**CAD and scene scripts:**

....

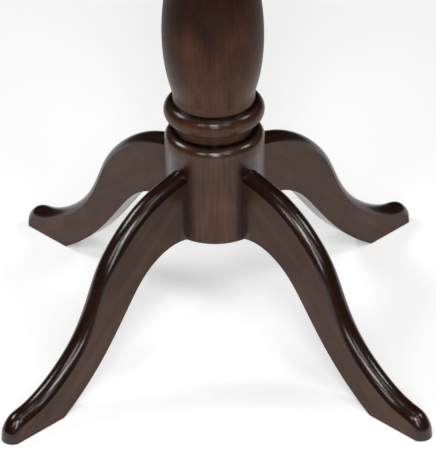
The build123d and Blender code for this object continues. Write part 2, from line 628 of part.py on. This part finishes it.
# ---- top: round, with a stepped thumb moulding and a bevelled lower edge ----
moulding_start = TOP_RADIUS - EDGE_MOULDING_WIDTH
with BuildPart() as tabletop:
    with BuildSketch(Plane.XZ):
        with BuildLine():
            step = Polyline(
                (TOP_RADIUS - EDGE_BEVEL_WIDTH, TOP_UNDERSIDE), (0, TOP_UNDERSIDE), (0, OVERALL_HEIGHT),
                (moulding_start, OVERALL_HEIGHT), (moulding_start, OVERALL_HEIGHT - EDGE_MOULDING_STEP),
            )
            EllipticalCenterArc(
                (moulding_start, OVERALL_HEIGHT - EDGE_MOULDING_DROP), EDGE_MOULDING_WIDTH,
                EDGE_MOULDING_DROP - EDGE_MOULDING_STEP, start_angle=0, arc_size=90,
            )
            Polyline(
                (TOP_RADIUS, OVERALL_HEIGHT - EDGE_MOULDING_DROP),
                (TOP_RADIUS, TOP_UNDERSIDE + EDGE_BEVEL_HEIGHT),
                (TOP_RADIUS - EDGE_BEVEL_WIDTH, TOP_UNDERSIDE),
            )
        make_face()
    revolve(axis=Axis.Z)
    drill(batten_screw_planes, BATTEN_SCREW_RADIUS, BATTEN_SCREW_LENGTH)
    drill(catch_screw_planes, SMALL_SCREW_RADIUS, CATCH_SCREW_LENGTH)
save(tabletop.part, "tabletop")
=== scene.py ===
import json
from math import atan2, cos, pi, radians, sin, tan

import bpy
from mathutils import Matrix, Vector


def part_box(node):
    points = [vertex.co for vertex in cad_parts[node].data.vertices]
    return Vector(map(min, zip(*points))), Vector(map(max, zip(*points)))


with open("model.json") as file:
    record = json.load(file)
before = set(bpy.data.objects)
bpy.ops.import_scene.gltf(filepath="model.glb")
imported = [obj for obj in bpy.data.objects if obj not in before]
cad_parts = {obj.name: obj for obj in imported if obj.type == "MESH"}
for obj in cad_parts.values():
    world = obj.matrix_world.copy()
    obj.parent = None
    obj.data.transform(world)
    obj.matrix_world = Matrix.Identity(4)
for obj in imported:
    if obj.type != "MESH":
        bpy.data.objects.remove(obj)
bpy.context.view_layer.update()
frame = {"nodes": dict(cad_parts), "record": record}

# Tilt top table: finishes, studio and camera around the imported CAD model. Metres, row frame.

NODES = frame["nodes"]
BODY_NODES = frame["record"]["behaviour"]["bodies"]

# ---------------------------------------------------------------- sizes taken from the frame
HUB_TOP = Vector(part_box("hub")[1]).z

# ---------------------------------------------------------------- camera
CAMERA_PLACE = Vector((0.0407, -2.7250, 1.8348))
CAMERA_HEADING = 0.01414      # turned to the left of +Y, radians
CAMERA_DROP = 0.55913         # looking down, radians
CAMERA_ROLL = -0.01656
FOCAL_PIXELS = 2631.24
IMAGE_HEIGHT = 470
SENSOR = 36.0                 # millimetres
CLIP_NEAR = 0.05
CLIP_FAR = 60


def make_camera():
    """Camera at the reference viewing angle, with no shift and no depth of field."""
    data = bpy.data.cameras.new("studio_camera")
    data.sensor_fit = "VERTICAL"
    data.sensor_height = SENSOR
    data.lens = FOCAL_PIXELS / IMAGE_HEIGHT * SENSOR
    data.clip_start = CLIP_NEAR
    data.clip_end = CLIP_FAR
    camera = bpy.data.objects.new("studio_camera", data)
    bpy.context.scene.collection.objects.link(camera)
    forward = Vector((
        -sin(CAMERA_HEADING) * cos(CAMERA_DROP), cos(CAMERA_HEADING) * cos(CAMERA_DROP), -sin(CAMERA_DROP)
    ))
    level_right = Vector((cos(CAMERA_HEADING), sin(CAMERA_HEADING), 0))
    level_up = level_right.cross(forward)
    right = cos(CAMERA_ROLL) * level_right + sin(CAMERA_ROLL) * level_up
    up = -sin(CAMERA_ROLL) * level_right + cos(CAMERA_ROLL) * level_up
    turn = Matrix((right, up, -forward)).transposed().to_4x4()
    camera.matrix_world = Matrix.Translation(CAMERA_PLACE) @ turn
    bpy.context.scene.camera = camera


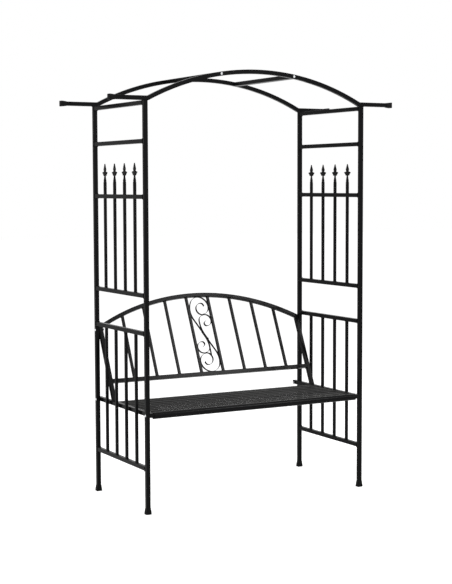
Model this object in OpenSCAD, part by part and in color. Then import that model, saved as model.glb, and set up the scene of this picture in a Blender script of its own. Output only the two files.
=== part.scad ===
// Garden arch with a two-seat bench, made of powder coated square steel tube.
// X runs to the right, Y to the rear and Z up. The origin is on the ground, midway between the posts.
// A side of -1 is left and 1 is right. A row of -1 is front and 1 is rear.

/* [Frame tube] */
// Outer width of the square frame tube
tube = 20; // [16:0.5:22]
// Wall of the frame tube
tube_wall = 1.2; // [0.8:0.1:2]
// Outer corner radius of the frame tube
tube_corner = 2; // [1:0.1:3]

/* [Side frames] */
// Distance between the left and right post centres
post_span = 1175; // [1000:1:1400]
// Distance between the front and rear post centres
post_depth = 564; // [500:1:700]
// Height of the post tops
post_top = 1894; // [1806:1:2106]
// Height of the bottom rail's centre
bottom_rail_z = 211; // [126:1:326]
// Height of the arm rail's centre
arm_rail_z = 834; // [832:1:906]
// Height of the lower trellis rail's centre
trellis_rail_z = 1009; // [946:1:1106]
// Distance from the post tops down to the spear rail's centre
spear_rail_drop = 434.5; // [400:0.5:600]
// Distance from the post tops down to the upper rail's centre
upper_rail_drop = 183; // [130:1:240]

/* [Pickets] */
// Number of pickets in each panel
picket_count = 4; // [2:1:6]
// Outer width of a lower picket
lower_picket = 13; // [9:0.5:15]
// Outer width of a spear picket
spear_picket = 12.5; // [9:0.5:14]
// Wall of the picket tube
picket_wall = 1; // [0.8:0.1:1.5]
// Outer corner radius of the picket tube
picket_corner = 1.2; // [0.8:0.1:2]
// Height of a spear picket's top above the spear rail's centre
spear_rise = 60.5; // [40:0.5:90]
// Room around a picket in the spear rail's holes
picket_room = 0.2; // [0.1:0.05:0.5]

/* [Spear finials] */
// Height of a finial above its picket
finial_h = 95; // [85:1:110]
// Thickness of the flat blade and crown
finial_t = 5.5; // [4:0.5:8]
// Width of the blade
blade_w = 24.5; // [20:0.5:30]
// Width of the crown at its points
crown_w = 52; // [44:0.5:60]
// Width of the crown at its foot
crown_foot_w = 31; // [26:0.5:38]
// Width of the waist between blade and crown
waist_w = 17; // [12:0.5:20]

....

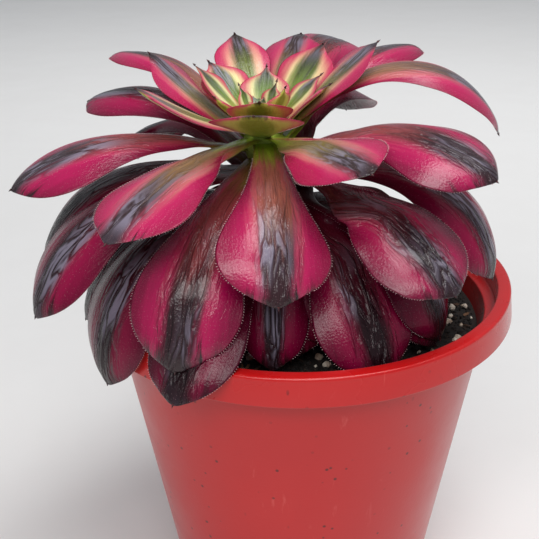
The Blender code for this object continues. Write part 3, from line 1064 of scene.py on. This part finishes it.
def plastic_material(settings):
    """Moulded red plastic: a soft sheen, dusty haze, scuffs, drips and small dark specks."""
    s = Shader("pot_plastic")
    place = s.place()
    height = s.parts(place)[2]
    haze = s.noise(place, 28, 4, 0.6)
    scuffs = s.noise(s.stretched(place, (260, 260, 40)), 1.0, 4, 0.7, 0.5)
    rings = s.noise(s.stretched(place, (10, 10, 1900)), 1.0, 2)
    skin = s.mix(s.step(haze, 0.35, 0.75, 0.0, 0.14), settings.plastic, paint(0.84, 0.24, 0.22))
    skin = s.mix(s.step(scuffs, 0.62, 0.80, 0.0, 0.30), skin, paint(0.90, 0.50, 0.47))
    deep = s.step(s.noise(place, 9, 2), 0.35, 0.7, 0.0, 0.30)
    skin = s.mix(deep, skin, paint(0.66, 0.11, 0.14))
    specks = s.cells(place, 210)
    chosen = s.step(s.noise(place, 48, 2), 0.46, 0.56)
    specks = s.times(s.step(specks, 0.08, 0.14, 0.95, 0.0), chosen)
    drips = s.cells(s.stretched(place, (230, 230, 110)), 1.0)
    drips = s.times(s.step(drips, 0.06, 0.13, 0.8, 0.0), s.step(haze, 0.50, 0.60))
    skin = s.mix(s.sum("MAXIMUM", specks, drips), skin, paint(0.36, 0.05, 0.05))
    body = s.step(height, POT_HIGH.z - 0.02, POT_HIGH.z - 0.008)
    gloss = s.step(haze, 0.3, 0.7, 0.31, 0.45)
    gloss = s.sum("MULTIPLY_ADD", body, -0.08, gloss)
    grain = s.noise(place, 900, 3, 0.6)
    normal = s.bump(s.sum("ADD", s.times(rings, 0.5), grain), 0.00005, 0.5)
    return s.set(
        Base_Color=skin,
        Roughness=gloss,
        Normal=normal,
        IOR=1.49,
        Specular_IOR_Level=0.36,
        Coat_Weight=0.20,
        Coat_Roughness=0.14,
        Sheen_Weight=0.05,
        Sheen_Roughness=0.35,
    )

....

Take every line from the data above that holds "record" and copy it out.

    record = json.load(file)
frame = {"nodes": dict(cad_parts), "record": record}
BODY_NODES = frame["record"]["behaviour"]["bodies"]